The careers of many local internationally renowned craft artists and designer makers form a rich vein of Canberra's cultural identity. Signature showcases the strong, vibrant and highly skilled community of craft practitioners and designer makers that represent the Craft ACT: Craft and Design Centre Accredited Professional Membership. The exhibition focuses on the individual maker, presenting a signature work from each artist.
The interesting and creative relationship that has been established in Spain among chefs, designers and companies and a careful selection of more than one hundred objects have resulted in this novel exhibition materialising the vision of the new Spanish cuisine as an emotional and intellectual experience perceived with the senses but relished in thought. Curated by designer Martín Ruiz de Azúa, the exhibition reflects the creative wealth and dynamism of various regions of Spain in the specific field of design.
Foodjects: Design and the New Cuisine in Spain is a touring exhibition from the Spanish Ministry of Foreign Affairs and Cooperation, supported by the Embassy of Spain in Canberra.
Canberra as a designed garden city, with planned areas of natural bush land, is the basis of new work by ceramicist and Accredited Professional Member
Cathy Franzi. Franzi draws attention to the endangered plant species threatened by urban development, juxtaposing imagery of endangered species such as the Ginninderra Peppercress, with commercial cultivars. The body of work is Franzi's interpretation of the significance of the environment to the identity of Canberra.
Opening 6.00pm Thursday 6 September 2012. Continuing until Saturday 20 October 2012.

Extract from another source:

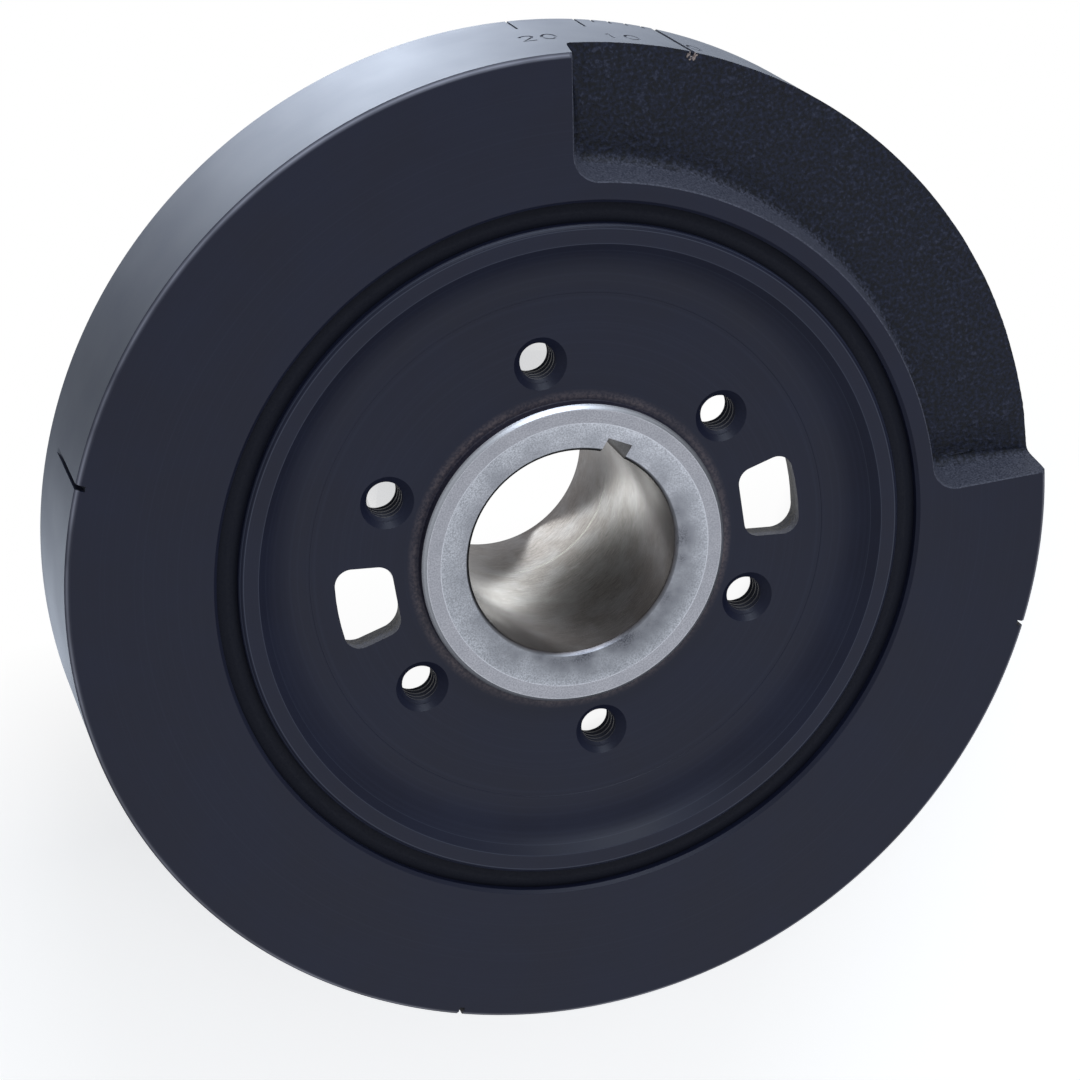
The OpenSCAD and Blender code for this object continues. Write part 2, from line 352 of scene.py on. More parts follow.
def slot_tool(bm, degrees):
    """Add the tapered hull of one web slot, from a top and a rear circle at each of seven spots."""
    slope = SLOT_GROWTH / (WEB_Z - WEB_BACK_Z)
    ends = ((WEB_Z + CLEAR, SLOT_CORNER - CLEAR * slope),
            (WEB_BACK_Z - CLEAR, SLOT_CORNER + SLOT_GROWTH + CLEAR * slope))
    sides = ((SLOT_INNER_R + SLOT_CORNER, (-1, 1)),
             (SLOT_OUTER_R - SLOT_CORNER, (-1, -0.5, 0, 0.5, 1)))
    rings = []
    for side_r, shares in sides:
        swing = SLOT_SPAN / 2 - math.degrees(math.asin(SLOT_CORNER / side_r))
        for share in shares:
            for height, corner_r in ends:
                middle = Matrix.Translation(polar(side_r, degrees + share * swing, height))
                made = bmesh.ops.create_circle(bm, segments=48, radius=corner_r * MM, matrix=middle)
                rings += made["verts"]
    bmesh.ops.convex_hull(bm, input=rings)
    bmesh.ops.delete(bm, geom=[v for v in rings if v.is_valid and not v.link_faces], context="VERTS")
    bmesh.ops.delete(bm, geom=[e for e in bm.edges if not e.link_faces], context="EDGES")


tools = bmesh.new()
sink_depth = SINK_R - THREAD_MINOR_R
for place in hole_places():
    sink_z = Matrix.Translation((0, 0, (WEB_Z + (CLEAR - sink_depth) / 2) * MM))
    bmesh.ops.create_cone(tools, cap_ends=True, segments=72, depth=(sink_depth + CLEAR) * MM,
                          radius1=THREAD_MINOR_R * MM, radius2=(SINK_R + CLEAR) * MM,
                          matrix=place @ sink_z)
box_tool(tools, (BORE_R / 2, -KEY_W / 2, -CLEAR), (BORE_R + KEY_DEPTH, KEY_W / 2, FACE_Z), KEY_DIR)
carve(hub, tools)
for degrees in SLOT_DIRS:
    slot = bmesh.new()
    slot_tool(slot, degrees)
    carve(hub, slot)
print("hub after cutting:", len(hub.data.polygons), "faces")

# %% [markdown]
# ## The rubber ring
# The rubber is squeezed in between hub and ring, and its two edges lie below the faces. Squeezed
# rubber stands a little proud where nothing holds it, so each edge is a low crown. In the picture
# it is only a dark line, and from behind it shows again.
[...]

Urban Forest is an installation of thirty textile works that evoke the feel of Canberra's urban forest by Accredited Professional Member Dianne Firth. The works echo the form and texture of the tree trunks in abstract form, emphasising the perspective distortion as perceived from the view of the street. Firth comments on the impact of street trees in forming Canberra's urban character through the creation of spaces and places.
In 2009 Craft ACT: Craft and Design Centre developed an international
exchange project with the Tree Museum in Canada. The project enabled four artists from Canada, Anne O'Callaghan, E.J. Lightman, Penelope Stewart, Jeannie Thib, and two artists from Australia, Bev Hogg and Trish Roan to travel on a reciprocal exchange program. The artists experienced first-hand the distinct environments of each country and developed a series of work in response to their experiences. Landscapes and Place presents the work by the artists two years on from the project.
Each year the guest judge of the Canberra Potters' Society Members' exhibition awards a Craft ACT: Craft and Design Centre Crucible Showcase exhibition. The 2011 award showcases new work by Moraig McKenna.
Opening 6.00pm Thursday 1 November 2012. Continuing until Saturday 15 December 2012.
Jeweller, silversmith and independent curator Rohan Nichol invited craft practitioners and designer makers, architects and industrial designers to interpret, transform, and augment an existing piece of tableware. This collaborative exercise has its roots in Nichol's concerns with processes of urban renewal. Successful urban renewal is generally a highly collaborative exercise. Its success is an outcome of the dynamic potential and richness brought to task by multiple perspectives. Domestic Renewal examines this notion in an exhibition of works produced for a collaborative table setting.
Artists: Richard Blackwell, Ann Cleary, Nic Folland, Gini Lee, Rohan Nichol, Sabine Pagan, Mel Robson, Blanche Tilden, Jason Wade, Henry Wilson and
Guy Keuleman.
Accredited Professional Member Margaret Brown is a skilled ceramicist specialising in porcelain objects. Brown is drawn to porcelain for its pureness and translucency creating work with strong connection to early domestic forms. Brown presents new porcelain forms created in the neriage technique. Neriage is a time consuming and creative process of combining coloured porcelain log slices and joining them together to form a unique piece. On completion, this technique displays a purposefully coloured design on both the interior and exterior of the form.